### Stored rows
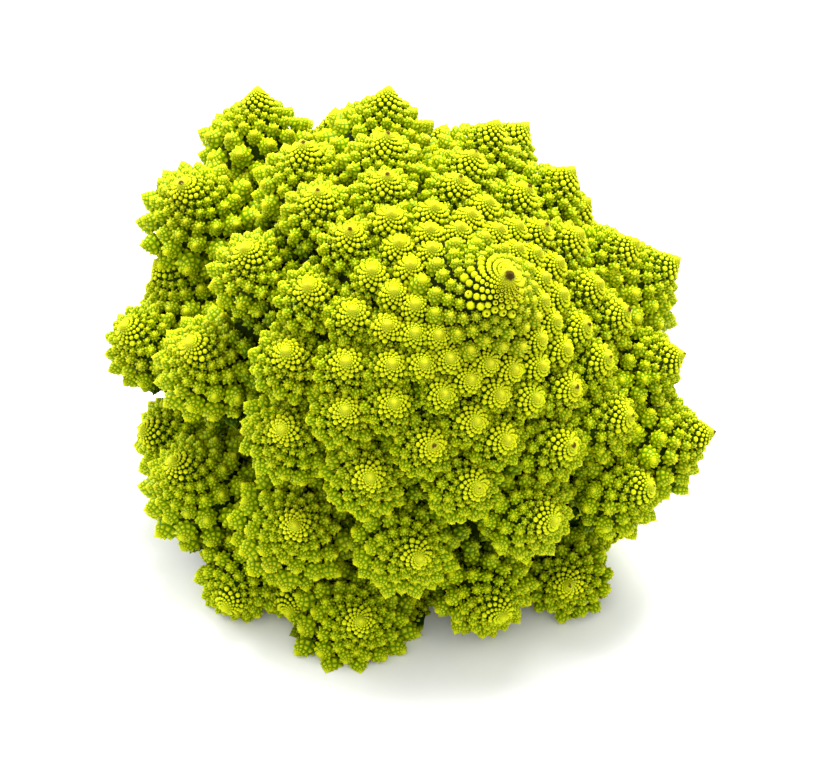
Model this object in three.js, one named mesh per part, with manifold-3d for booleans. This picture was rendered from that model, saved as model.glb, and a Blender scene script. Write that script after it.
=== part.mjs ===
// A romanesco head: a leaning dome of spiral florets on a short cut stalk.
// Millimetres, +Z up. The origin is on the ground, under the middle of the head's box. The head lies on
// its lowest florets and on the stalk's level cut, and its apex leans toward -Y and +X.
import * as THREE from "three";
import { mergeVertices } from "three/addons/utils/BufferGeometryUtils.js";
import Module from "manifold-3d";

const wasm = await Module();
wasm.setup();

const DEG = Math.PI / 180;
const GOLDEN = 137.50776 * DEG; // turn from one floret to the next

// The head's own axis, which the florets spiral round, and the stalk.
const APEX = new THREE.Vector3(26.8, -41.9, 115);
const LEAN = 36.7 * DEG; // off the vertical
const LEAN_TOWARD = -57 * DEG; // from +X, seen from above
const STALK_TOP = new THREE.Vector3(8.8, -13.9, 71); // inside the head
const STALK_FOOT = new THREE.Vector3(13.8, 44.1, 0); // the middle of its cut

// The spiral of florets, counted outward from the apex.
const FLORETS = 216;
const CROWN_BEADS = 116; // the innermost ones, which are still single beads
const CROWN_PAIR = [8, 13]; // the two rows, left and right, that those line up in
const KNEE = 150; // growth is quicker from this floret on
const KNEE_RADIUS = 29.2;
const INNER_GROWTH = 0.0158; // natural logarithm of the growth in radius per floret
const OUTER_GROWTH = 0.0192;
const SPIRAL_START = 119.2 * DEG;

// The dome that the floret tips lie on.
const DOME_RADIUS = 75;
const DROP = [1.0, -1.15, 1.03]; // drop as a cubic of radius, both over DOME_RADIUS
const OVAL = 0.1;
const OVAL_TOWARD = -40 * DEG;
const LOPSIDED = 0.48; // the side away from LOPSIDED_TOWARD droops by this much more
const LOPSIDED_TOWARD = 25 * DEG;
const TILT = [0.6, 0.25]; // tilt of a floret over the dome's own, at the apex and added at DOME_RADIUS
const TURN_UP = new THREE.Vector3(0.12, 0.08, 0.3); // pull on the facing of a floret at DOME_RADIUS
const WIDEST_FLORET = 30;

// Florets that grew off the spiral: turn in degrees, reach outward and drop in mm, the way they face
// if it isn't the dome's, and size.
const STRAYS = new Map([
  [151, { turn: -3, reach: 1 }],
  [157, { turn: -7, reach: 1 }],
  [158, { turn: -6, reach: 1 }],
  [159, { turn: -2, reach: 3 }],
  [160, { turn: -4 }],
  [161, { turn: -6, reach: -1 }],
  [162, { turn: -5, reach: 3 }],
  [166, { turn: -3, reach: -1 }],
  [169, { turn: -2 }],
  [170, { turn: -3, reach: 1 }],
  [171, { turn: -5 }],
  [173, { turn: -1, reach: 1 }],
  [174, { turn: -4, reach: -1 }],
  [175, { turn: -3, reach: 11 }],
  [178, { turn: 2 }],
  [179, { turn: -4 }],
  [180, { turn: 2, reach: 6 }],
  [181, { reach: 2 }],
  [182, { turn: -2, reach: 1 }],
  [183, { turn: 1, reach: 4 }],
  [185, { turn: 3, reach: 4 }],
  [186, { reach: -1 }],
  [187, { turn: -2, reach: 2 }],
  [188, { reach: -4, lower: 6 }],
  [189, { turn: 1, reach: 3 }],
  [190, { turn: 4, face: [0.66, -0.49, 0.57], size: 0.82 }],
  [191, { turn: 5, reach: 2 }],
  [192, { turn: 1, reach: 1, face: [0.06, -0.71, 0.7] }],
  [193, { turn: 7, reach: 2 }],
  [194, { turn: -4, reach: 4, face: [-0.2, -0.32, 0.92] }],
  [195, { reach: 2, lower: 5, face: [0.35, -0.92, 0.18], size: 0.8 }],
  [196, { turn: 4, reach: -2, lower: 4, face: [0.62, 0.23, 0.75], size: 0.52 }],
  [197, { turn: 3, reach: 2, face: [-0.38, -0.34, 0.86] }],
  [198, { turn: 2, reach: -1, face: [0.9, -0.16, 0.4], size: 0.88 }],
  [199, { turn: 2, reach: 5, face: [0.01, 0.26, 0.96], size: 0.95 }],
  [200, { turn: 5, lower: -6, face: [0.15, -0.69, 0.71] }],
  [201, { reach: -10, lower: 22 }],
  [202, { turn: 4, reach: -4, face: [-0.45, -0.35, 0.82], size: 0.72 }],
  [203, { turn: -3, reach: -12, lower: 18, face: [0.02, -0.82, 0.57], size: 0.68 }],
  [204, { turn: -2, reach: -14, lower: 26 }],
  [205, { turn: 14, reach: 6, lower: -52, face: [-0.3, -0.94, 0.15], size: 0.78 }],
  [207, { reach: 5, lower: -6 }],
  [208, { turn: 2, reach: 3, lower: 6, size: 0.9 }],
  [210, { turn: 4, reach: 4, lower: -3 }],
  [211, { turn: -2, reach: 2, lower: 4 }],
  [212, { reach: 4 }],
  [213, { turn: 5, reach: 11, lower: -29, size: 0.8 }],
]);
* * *
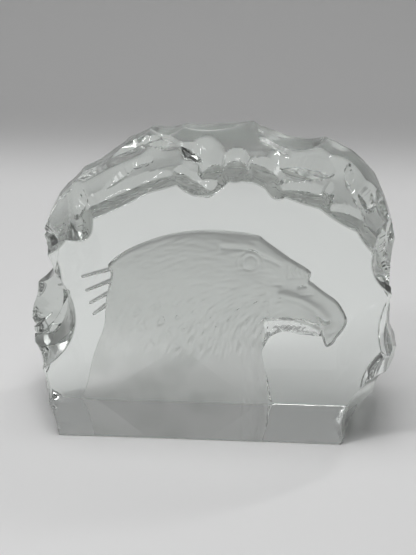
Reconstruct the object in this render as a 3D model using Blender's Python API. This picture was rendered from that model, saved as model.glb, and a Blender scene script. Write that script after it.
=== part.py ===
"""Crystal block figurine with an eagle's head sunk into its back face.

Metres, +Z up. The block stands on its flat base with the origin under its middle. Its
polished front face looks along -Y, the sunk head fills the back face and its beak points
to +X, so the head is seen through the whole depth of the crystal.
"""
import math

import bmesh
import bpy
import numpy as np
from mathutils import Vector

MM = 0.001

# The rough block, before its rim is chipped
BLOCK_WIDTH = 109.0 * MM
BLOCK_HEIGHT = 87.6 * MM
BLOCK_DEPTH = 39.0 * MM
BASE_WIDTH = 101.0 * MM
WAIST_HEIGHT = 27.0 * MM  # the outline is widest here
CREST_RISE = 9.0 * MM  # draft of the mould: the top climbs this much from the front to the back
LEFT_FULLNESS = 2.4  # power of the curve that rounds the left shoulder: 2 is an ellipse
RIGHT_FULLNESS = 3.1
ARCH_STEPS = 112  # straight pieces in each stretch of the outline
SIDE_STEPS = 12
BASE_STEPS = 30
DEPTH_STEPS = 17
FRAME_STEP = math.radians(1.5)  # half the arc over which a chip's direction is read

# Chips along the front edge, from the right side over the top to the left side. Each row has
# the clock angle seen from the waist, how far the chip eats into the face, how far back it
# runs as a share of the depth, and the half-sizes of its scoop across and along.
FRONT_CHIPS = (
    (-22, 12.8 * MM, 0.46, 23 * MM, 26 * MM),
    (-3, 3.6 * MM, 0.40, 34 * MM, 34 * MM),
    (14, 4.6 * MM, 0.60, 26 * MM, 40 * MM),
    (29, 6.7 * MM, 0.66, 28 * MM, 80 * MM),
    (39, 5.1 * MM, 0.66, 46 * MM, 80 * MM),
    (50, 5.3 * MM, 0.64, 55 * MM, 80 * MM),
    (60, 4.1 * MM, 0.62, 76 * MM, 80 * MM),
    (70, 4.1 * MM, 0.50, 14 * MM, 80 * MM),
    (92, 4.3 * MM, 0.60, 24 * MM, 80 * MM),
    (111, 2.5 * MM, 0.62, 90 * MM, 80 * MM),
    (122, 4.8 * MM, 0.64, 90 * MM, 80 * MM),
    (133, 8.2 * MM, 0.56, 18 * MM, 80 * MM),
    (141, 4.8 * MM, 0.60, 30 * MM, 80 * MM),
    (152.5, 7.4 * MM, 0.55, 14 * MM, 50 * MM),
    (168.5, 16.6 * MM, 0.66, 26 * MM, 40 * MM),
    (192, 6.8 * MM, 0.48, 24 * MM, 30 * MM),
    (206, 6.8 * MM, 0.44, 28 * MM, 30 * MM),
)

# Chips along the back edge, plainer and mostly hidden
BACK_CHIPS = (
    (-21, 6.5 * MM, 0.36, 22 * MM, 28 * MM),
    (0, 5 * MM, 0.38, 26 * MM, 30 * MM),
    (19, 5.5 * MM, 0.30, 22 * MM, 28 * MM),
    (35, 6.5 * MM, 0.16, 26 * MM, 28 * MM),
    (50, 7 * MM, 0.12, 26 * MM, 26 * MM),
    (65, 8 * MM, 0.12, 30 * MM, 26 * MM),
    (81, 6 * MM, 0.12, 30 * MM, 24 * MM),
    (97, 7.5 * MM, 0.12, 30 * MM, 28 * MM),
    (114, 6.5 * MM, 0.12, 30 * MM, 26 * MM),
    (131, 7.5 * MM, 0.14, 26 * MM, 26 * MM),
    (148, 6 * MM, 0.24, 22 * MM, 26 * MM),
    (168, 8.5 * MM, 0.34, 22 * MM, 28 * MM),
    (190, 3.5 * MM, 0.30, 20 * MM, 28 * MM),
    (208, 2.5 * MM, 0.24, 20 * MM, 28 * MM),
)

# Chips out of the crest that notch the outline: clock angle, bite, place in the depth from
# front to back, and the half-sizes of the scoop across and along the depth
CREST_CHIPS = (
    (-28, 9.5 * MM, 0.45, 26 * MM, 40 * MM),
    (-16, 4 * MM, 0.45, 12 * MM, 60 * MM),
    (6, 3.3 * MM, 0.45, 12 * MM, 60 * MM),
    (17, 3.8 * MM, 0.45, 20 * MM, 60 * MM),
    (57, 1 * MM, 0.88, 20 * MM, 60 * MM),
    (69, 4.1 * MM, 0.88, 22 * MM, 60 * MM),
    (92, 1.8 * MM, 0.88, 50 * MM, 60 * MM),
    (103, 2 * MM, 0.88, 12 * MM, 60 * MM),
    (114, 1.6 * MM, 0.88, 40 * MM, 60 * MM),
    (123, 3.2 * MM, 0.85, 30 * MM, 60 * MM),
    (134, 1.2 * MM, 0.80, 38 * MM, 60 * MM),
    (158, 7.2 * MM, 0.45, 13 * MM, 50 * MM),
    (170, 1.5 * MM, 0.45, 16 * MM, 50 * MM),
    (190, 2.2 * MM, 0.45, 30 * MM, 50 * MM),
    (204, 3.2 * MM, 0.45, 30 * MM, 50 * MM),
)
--
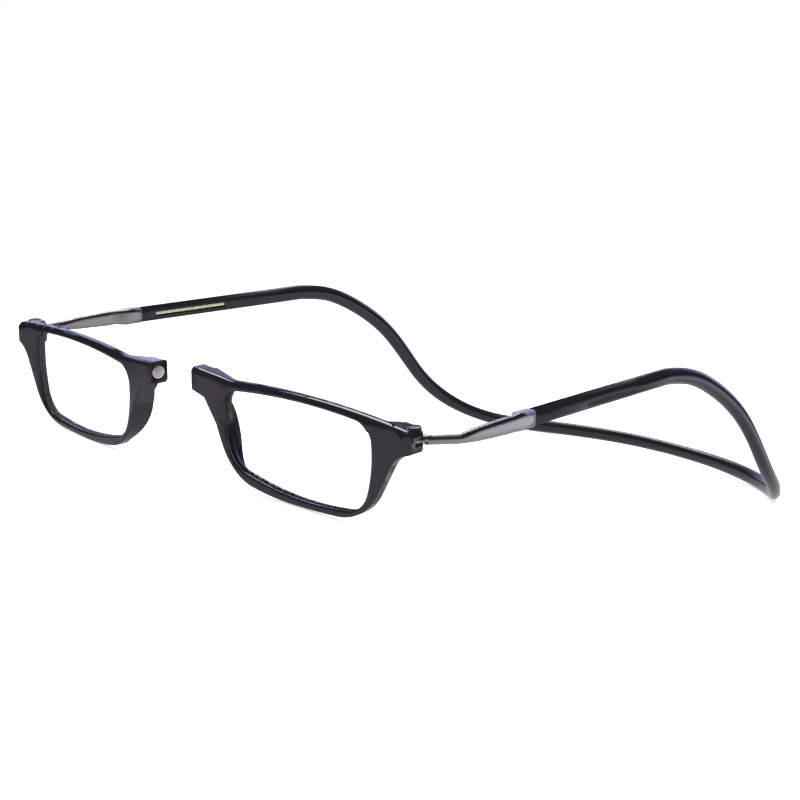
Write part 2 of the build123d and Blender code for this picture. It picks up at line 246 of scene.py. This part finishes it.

### Short task
Respond with the number of lines containing "scene" and no additional words.

### Exercise output
3